- Born: Nancy Kitchin 1900 Compton, Hampshire, England
- Died: 1989 (aged 88–89) Cranleigh, Surrey, England
- Education: Chelsea School of Art; Slade School of Fine Art;
- Known for: Abstract painting
- Spouse: Brian Horrocks

= Nancy Horrocks =

British artist

Nancy Horrocks née Kitchin (1900–1989) was a British artist, notable for the abstract paintings she created in the 1960s.

==Biography==
Horrocks was born at Compton in Hampshire and attended Winchester High School. She went on to study at the Chelsea School of Art and then the Slade School of Fine Art from 1918 to 1920.

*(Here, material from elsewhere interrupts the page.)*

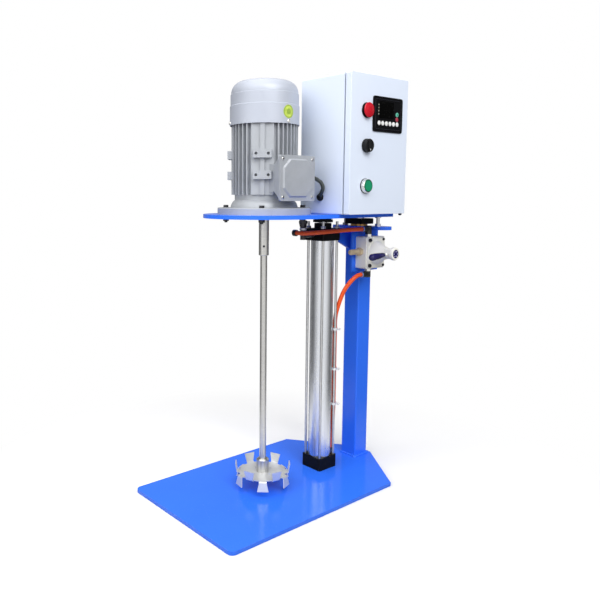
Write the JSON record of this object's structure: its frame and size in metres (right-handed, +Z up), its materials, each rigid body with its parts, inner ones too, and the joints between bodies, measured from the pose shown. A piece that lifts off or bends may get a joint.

Horrocks frequently exhibited her abstract paintings with the Women's International Art Club between 1958 and 1965. She took part in exhibitions at both the New Vision Centre Gallery and the Knott Gallery in Dallas during 1961 and at the Grabowski Gallery the following year. Horrocks also exhibited with the Artists' International Association and at Heal's Mansard Gallery during the mid-1960s, when she also had a solo exhibition at the New Gallery in Belfast. She also showed works at the Grosvenor Galleries and at the Bradford and Northampton City Art Galleries.

Horrocks was married to Lieutenant-General Sir Brian Horrocks and, at different periods, lived at St Ives, then London and at Singleton in West Sussex, before moving to a nursing home at Cranleigh.